The actual bug manifests as a pointer (GREGS) becoming invalid even though the pointer had been used earlier in the same function. This pointer is to the hardware interrupt configuration registers for the USB peripheral, so the actual data didn't disappear, however when the pointer is accessed, I get a fault, and I can see with my debugger that the pointer is invalid. (I've copied the actual function from usb_dcd_int.c below, with the troublesome lines pointed out.)

static uint32_t DCD_HandleRxStatusQueueLevel_ISR(USB_OTG_CORE_HANDLE *pdev)
{
    USB_OTG_GINTMSK_TypeDef  int_mask;
    USB_OTG_DRXSTS_TypeDef   status;
    USB_OTG_EP *ep;

    /* Disable the Rx Status Queue Level interrupt */
    int_mask.d32 = 0;
    int_mask.b.rxstsqlvl = 1;
    /*****************************************************************/
    /*********** POINTER IS READ HERE - NO PROBLEMS ******************/
    /*****************************************************************/
    USB_OTG_MODIFY_REG32( &pdev->regs.GREGS->GINTMSK, int_mask.d32, 0);

    /* Get the Status from the top of the FIFO */
    status.d32 = USB_OTG_READ_REG32( &pdev->regs.GREGS->GRXSTSP );

    ep = &pdev->dev.out_ep[status.b.epnum];

    switch (status.b.pktsts)
    {
    case STS_GOUT_NAK:
        break;
    case STS_DATA_UPDT:
        if (status.b.bcnt)
        {
          USB_OTG_ReadPacket(pdev,ep->xfer_buff, status.b.bcnt);
          ep->xfer_buff += status.b.bcnt;
          ep->xfer_count += status.b.bcnt;
        }
        break;
    case STS_XFER_COMP:
        break;
    case STS_SETUP_COMP:
        break;
    case STS_SETUP_UPDT:
        /* Copy the setup packet received in FIFO into the setup buffer in RAM */
        USB_OTG_ReadPacket(pdev , pdev->dev.setup_packet, 8);
        ep->xfer_count += status.b.bcnt;
        break;
    default:
        break;
    }

    /* Enable the Rx Status Queue Level interrupt */
    /*****************************************************************/
    /************************* GREGS == :-(   ************************/
    /*****************************************************************/
    USB_OTG_MODIFY_REG32( &pdev->regs.GREGS->GINTMSK, 0, int_mask.d32);

    return 1;
}

I am using vanilla GNU make and gcc-arm-none-eabi 5-4-2016q3 as my toolcahin, ST's vanilla linker and startup script from 2015 for the STM32F405, and the VCP code came from March 2012. I'm a novice to startup and linker scripts, but I can't see anything suspicious in either one.

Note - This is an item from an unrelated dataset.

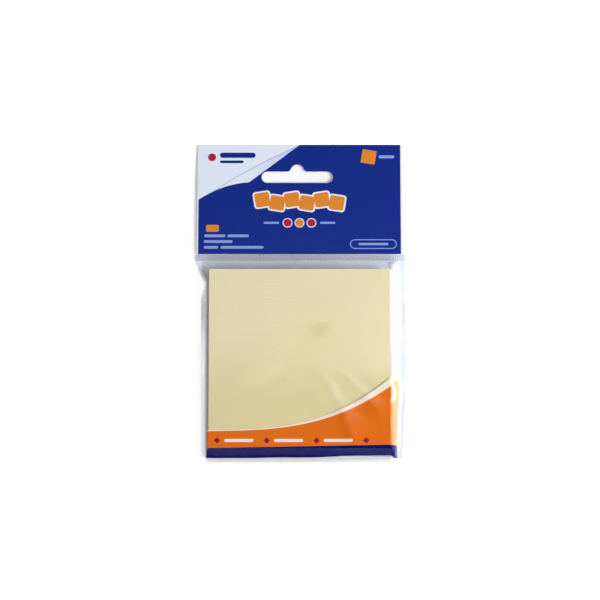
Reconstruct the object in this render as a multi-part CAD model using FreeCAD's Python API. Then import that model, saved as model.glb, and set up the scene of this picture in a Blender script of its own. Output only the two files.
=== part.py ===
"""A pad of sticky notes sealed in its clear film hanging bag, lying on its back as it rests on a table.

The pad is a square block of paper sheets with a release sheet under it. The bag is one folded
piece of film: its fold is at the foot, its two sides are welded, and a sealed band closes it above
the pad. Beyond that band the two layers of film are a sleeve for a stiff card, the header, and a
hanging slot is punched through film and card. The film hangs between the two faces of the pad, so
its welded edge runs at half the pad's height, and the header slopes down from there until its free
edge rests on the table.

Frame, in millimetres: X runs across the bag, Y from the fold towards the header, Z up from the
table, with the origin under the middle of the whole bag.
"""

import math
import os

import FreeCAD
import Part

# The pad and the release sheet under it.
PAD_WIDTH = 75.0
PAD_LENGTH = 75.0
SHEET_COUNT = 100
SHEET_THICKNESS = 0.09
RELEASE_SHEET_THICKNESS = 0.12

# The film bag.
BAG_EASE = 13.0  # how much wider the bag is than the pad
FILM_THICKNESS = 0.05
FILM_CLEARANCE = 0.05  # between the film and the paper inside it, at the sides and below
FILM_LIFT = 0.35  # how far the front layer stands off the pad's face
SHOULDER_RUN = 4.4  # in plan, from the sealed band to the pad
FOOT_RUN = 3.7  # in plan, from the pad to the fold
LEFT_RUN = 3.2  # in plan, from the pad to the left edge, which the pad pulls in
NECK_RUN = 12.0  # how far past the pad's upper edge the left edge is pulled in

# The fins, where the two layers lie flat on each other: in from each edge of the pouch.
LEFT_FIN = 1.8
RIGHT_FIN = 2.5
FOOT_FIN = 0.8
HEAD_FIN = 0.5

# The sealed band, crimped by the toothed jaws that weld it.
SEAL_LENGTH = 2.9
CRIMP_PITCH = 1.0
CRIMP_DEPTH = 0.12
CRIMP_LIP = 0.3  # the flat strip left on each side of the crimp

# The header above the sealed band.
HEADER_LENGTH = 48.0
CARD_MARGIN = 1.1  # from the card to the bag's cut edge, on each side
CARD_THICKNESS = 0.3
CARD_CLEARANCE = 0.02  # between the card and the film round it

# The hanging slot: a long slot with a round notch in the middle of its upper side.
SLOT_WIDTH = 30.0
SLOT_HEIGHT = 5.0
SLOT_DROP = 14.4  # from the header's free edge to the slot's long axis
SLOT_SHIFT = -0.9  # the punch is a little left of the header's middle
NOTCH_RADIUS = 2.8
NOTCH_RISE = 5.6  # from the slot's long axis to the top of the notch
NOTCH_FLARE = 1.8  # rounding where the notch runs out into the slot

# Widths that follow from the pad's.
BAG_WIDTH = PAD_WIDTH + BAG_EASE
CARD_WIDTH = BAG_WIDTH - 2 * CARD_MARGIN

# Heights, from the table up.
PAD_THICKNESS = SHEET_COUNT * SHEET_THICKNESS
RELEASE_SHEET_Z = FILM_THICKNESS + FILM_CLEARANCE
PAD_Z = RELEASE_SHEET_Z + RELEASE_SHEET_THICKNESS
POUCH_HEIGHT = PAD_Z + PAD_THICKNESS + FILM_LIFT + FILM_THICKNESS
WELD_Z = POUCH_HEIGHT / 2
SLEEVE_THICKNESS = CARD_THICKNESS + 2 * (CARD_CLEARANCE + FILM_THICKNESS)

# The header's slope, at which the lower corner of its free edge just meets the table.
SLOPE_LENGTH = SEAL_LENGTH + HEADER_LENGTH
SLOPE = math.asin(WELD_Z / math.hypot(SLOPE_LENGTH, SLEEVE_THICKNESS / 2)) - math.atan(
    SLEEVE_THICKNESS / 2 / SLOPE_LENGTH
)

# Stations along Y, with the origin at the middle of the bag's length.
HEADER_REACH = SLOPE_LENGTH * math.cos(SLOPE) + SLEEVE_THICKNESS / 2 * math.sin(SLOPE)
FOLD_Y = -(FOOT_RUN + PAD_LENGTH + SHOULDER_RUN + HEADER_REACH) / 2
PAD_FOOT_Y = FOLD_Y + FOOT_RUN
PAD_HEAD_Y = PAD_FOOT_Y + PAD_LENGTH
SEAL_Y = PAD_HEAD_Y + SHOULDER_RUN


def paper_block(bottom_z, thickness):
    """A stack of paper in the pad's outline."""
    corner = FreeCAD.Vector(-PAD_WIDTH / 2, PAD_FOOT_Y, bottom_z)
    return Part.makeBox(PAD_WIDTH, PAD_LENGTH, thickness, corner)


def on_slope(along, above):
    """The Y and Z of a point on the header: along its slope from the band, and above its mid-plane."""
    y = SEAL_Y + along * math.cos(SLOPE) + above * math.sin(SLOPE)
    z = WELD_Z - along * math.sin(SLOPE) + above * math.cos(SLOPE)
    return y, z


def slope_slab(start, end, width, thickness):
    """A flat slab in the header's slope, centred on its mid-plane."""
    half = thickness / 2
    corners = [on_slope(start, -half), on_slope(end, -half), on_slope(end, half), on_slope(start, half)]
    if start == 0:
        # The band's lower end is upright, to meet the pouch face to face.
        corners[0] = (SEAL_Y, WELD_Z - half)
        corners[3] = (SEAL_Y, WELD_Z + half)
    points = [FreeCAD.Vector(-width / 2, y, z) for y, z in corners]
    profile = Part.Face(Part.makePolygon(points + points[:1]))
    return profile.extrude(FreeCAD.Vector(width, 0, 0))


def slot_outline():
    """The slot's outline about its own middle, with its notch towards +Y."""
    half_height = SLOT_HEIGHT / 2
    half_straight = SLOT_WIDTH / 2 - half_height
    notch_centre_y = NOTCH_RISE - NOTCH_RADIUS
    flare_centre_y = half_height + NOTCH_FLARE
    reach = NOTCH_RADIUS + NOTCH_FLARE
    flare_centre_x = math.sqrt(reach**2 - (flare_centre_y - notch_centre_y) ** 2)
    touch = NOTCH_RADIUS / reach
    touch_x = flare_centre_x * touch
    touch_y = notch_centre_y + (flare_centre_y - notch_centre_y) * touch
    # The middle of a flare's arc, half way round from its foot on the slot to where it meets the notch.
    foot_angle = -math.pi / 2
    meet_angle = math.atan2(touch_y - flare_centre_y, touch_x - flare_centre_x)
    middle_angle = (foot_angle + meet_angle) / 2
    flare_mid_x = flare_centre_x + NOTCH_FLARE * math.cos(middle_angle)
    flare_mid_y = flare_centre_y + NOTCH_FLARE * math.sin(middle_angle)

    def point(x, y):
        return FreeCAD.Vector(x, y, 0)

    def arc(first, middle, last):
        return Part.Arc(point(*first), point(*middle), point(*last)).toShape()

    def line(first, last):
        return Part.LineSegment(point(*first), point(*last)).toShape()

    edges = [
        line((-half_straight, -half_height), (half_straight, -half_height)),
        arc((half_straight, -half_height), (SLOT_WIDTH / 2, 0), (half_straight, half_height)),
        line((half_straight, half_height), (flare_centre_x, half_height)),
        arc((flare_centre_x, half_height), (flare_mid_x, flare_mid_y), (touch_x, touch_y)),
        arc((touch_x, touch_y), (0, NOTCH_RISE), (-touch_x, touch_y)),
        arc((-touch_x, touch_y), (-flare_mid_x, flare_mid_y), (-flare_centre_x, half_height)),
        line((-flare_centre_x, half_height), (-half_straight, half_height)),
        arc((-half_straight, half_height), (-SLOT_WIDTH / 2, 0), (-half_straight, -half_height)),
    ]
    return Part.Face(Part.Wire(edges))


def slot_punch():
    """The punch that cuts the hanging slot, square to the header's slope."""
    reach = 4 * SLEEVE_THICKNESS
    punch = slot_outline().extrude(FreeCAD.Vector(0, 0, 2 * reach))
    y, z = on_slope(SLOPE_LENGTH - SLOT_DROP, -reach)
    tilt = FreeCAD.Rotation(FreeCAD.Vector(1, 0, 0), -math.degrees(SLOPE))
    punch.Placement = FreeCAD.Placement(FreeCAD.Vector(SLOT_SHIFT, y, z), tilt)
    return punch


def polygon_face(points):
    return Part.Face(Part.makePolygon(points + points[:1]))


def pouch_outline(fin_share, inset, z):
    """The pouch's outline in the weld's plane, from the band round to the band.

    fin_share is 0 for the film's cut edge and 1 for the inner edge of the fins, and inset moves the
    whole outline further in.
    """
    half_width = BAG_WIDTH / 2 - inset
    head_y = SEAL_Y - HEAD_FIN * fin_share - inset
    foot_y = FOLD_Y + FOOT_FIN * fin_share + inset
    left_x = -(PAD_WIDTH / 2 + LEFT_RUN) + LEFT_FIN * fin_share + inset
    plan = [
        (LEFT_FIN * fin_share - half_width, head_y),
        (left_x, PAD_HEAD_Y - NECK_RUN),
        (left_x, foot_y),
        (half_width - RIGHT_FIN * fin_share, foot_y),
        (half_width - RIGHT_FIN * fin_share, head_y),
    ]
    return [FreeCAD.Vector(x, y, z) for x, y in plan]


def stretched_layer(skin, weld_z, flat_z):
    """The space between the weld's plane and one layer of film, stretched flat over a face of the pad.

    skin is the film's thickness for the layer's outside and 0 for its inside.
    """
    seam = pouch_outline(1, FILM_THICKNESS - skin, weld_z)
    half_width = PAD_WIDTH / 2 + FILM_CLEARANCE + skin
    head_y = PAD_HEAD_Y + FILM_CLEARANCE + skin
    foot_y = PAD_FOOT_Y - FILM_CLEARANCE - skin
    plan = [(-half_width, head_y), (-half_width, foot_y), (half_width, foot_y), (half_width, head_y)]
    flat = [FreeCAD.Vector(x, y, flat_z) for x, y in plan]
    head_left, foot_left, foot_right, head_right = flat
    band_left, neck, fold_left, fold_right, band_right = seam
    faces = [
        polygon_face(seam),
        polygon_face(flat),
        polygon_face([band_left, band_right, head_right, head_left]),
        polygon_face([band_left, head_left, neck]),
        polygon_face([neck, head_left, foot_left, fold_left]),
        polygon_face([fold_left, foot_left, foot_right, fold_right]),
        polygon_face([fold_right, foot_right, head_right, band_right]),
    ]
    solid = Part.Solid(Part.Shell(faces))
    if solid.Volume < 0:
        solid.reverse()
    return solid


def pouch():
    """The two layers of film round the pad, hollow, with their fins as a thin flat edge."""
    upper = stretched_layer(FILM_THICKNESS, WELD_Z + FILM_THICKNESS, POUCH_HEIGHT)
    lower = stretched_layer(FILM_THICKNESS, WELD_Z - FILM_THICKNESS, 0.0)
    fins = polygon_face(pouch_outline(0, 0, WELD_Z - FILM_THICKNESS))
    fins = fins.extrude(FreeCAD.Vector(0, 0, 2 * FILM_THICKNESS))
    upper_space = stretched_layer(0, WELD_Z, POUCH_HEIGHT - FILM_THICKNESS)
    lower_space = stretched_layer(0, WELD_Z, FILM_THICKNESS)
    return fins.fuse([upper, lower]).cut(upper_space.fuse(lower_space))


def crimp():
    """The crimped strip of the sealed band: both layers pressed into one row of small pleats."""
    half_teeth = 2 * int(BAG_WIDTH / CRIMP_PITCH)
    step = BAG_WIDTH / half_teeth
    zigzag = [(k * step - BAG_WIDTH / 2, CRIMP_DEPTH / 2 * (-1) ** k) for k in range(half_teeth + 1)]
    start_y, start_z = on_slope(CRIMP_LIP, 0)
    upright = FreeCAD.Vector(0, math.sin(SLOPE), math.cos(SLOPE))
    origin = FreeCAD.Vector(0, start_y, start_z)
    across = FreeCAD.Vector(1, 0, 0)
    upper = [origin + across * x + upright * (z + FILM_THICKNESS) for x, z in zigzag]
    lower = [origin + across * x + upright * (z - FILM_THICKNESS) for x, z in reversed(zigzag)]
    along = FreeCAD.Vector(0, math.cos(SLOPE), -math.sin(SLOPE))
    return polygon_face(upper + lower).extrude(along * (SEAL_LENGTH - 2 * CRIMP_LIP))


def card_space():
    """The pocket in the film that holds the card."""
    clearance = CARD_CLEARANCE
    start = SEAL_LENGTH - clearance
    end = SLOPE_LENGTH - FILM_THICKNESS
    return slope_slab(start, end, CARD_WIDTH + 2 * clearance, CARD_THICKNESS + 2 * clearance)


def film_bag():
    """The whole bag: the pouch, the sealed band, and the sleeve round the card."""
    lip = slope_slab(0, CRIMP_LIP, BAG_WIDTH, 2 * FILM_THICKNESS)
    layers = slope_slab(SEAL_LENGTH - CRIMP_LIP, SLOPE_LENGTH, BAG_WIDTH, 2 * FILM_THICKNESS)
    sleeve_width = CARD_WIDTH + 2 * (CARD_CLEARANCE + FILM_THICKNESS)
    sleeve_start = SEAL_LENGTH - CARD_CLEARANCE - FILM_THICKNESS
    sleeve = slope_slab(sleeve_start, SLOPE_LENGTH, sleeve_width, SLEEVE_THICKNESS)
    bag = pouch().fuse([lip, crimp(), layers, sleeve]).cut([card_space(), slot_punch()])
    return bag.removeSplitter()


def header_card():
    """The stiff card in the sleeve, with the slot punched through it."""
    end = SLOPE_LENGTH - FILM_THICKNESS - CARD_CLEARANCE
    card = slope_slab(SEAL_LENGTH, end, CARD_WIDTH, CARD_THICKNESS)
    return card.cut(slot_punch())


def write_part(name, shape):
    """Writes a node's one solid to its own file."""
    if len(shape.Solids) != 1:
        raise ValueError(f"{name} has {len(shape.Solids)} solids instead of one")
    shape.Solids[0].exportStep(os.path.join("parts", name + ".step"))


def main():
    os.makedirs("parts", exist_ok=True)
    write_part("note_pad", paper_block(PAD_Z, PAD_THICKNESS))
    write_part("release_sheet", paper_block(RELEASE_SHEET_Z, RELEASE_SHEET_THICKNESS))
    write_part("film_bag", film_bag())
    write_part("header_card", header_card())


main()
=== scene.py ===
"""Looks of a sticky note pad in its clear film hanging bag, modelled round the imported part.

The film is a draped skin that takes its size and place from the frame. The print on it and on the
header card is worked out in each material from real sizes. The prints and the drape are drawn in
millimetres, and all other lengths are in metres.
"""

import math
import random

import bmesh
import bpy
import numpy as np
from mathutils import Euler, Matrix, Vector


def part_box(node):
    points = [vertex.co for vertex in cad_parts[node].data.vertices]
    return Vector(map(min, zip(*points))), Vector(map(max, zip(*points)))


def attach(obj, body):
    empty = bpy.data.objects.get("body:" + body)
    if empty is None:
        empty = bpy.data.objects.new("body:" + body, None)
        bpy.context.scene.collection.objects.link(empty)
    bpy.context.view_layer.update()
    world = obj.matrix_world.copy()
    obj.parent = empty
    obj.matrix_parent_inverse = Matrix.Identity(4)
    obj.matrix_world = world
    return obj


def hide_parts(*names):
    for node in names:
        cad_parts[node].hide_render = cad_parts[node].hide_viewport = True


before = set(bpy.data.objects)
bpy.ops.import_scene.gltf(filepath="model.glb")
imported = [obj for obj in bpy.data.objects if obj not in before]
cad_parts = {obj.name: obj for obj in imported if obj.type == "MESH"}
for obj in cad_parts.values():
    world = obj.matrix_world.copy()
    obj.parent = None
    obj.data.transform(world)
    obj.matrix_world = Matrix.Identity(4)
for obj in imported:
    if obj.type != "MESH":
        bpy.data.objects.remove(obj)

bl_info = {
    "name": "Sticky Note Pad in a Hanging Bag",
    "version": (1, 0, 0),
    "blender": (4, 5, 0),
    "location": "View3D > Sidebar > Note Pad",
    "description": "Builds the draped film, the paper block, the printed header and the studio",
    "category": "Object",
}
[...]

I also don't see anything glaring in ST's VCP code, but I certainly don't understand every line.

I have three questions:

  1. Does this sound like a stack overflow?
  2. How is stack for an IRQ allocated? In ST's implementation, the VCP interrupt has a really deep call tree. Do I just need to allocate more for the VCP IRQ?
  3. Which optimizations in -O2 could cause this behavior? I'm wondering if I could selectively disable some optimizations that might help me track down my bug.

Solution

    1. If there is a difference without optimization and with optimization, than this sounds related to optimization+volatile problem. Good think is to understand volatile type qualifier and how it is related to C optimization. There are many good articles on the web.
    2. Stack just exists, you can't "allocate" more stack (at least not in a sense on an embedded system). The function can "allocate" stack, in the way, it uses stack for storing local variables, register states and moves the stack pointer. When the IRQ occurs, the current execution state is saved on top of the stack and then the IRQ handler function is executed. You may detect if stack overflow occurs by setting a breakpoint on access to memory address that is the end of the stack. On STM32 the stack pointer decreases when you put something on stack. You can inspect the stack usage of functions with -fstack-usage. But this isn't related to the problem. Compiling with better optimization creates code with smaller stack usage.
    3. I guess all/any.

    Now I don't know what do you mean by The actual bug manifests as a pointer (GREGS) getting dereferenced even though the pointer had been used earlier in the same function.. The programmers intention was to dereference GINTMSK twice. GINTMSK pointer is declared volatile, it will be derefenced every time it is used and not optimized away. That is also the intention, as GINTMSK is a hardware mapped register variable.
    From your description it looks like the value of pdev->regs.GREG is somewhere modified in that switch inbetween.
    USB_OTG_ReadPacket() looks fairly simple, but maybe the buffer points in the wrong location and it overwrites the pdev structure?
    Maybe during this interrupt other interrupt with different priority fires up and modifies pdev structure. Try adding __disable_irq() and __enable_irq() guards.
    If you are porting this project, you can consider moving to STM32 HAL library and use STM32CubeMX program to generate some of the code. STM32 libraries get better with each version and some of the oldest had problems with various optimizations.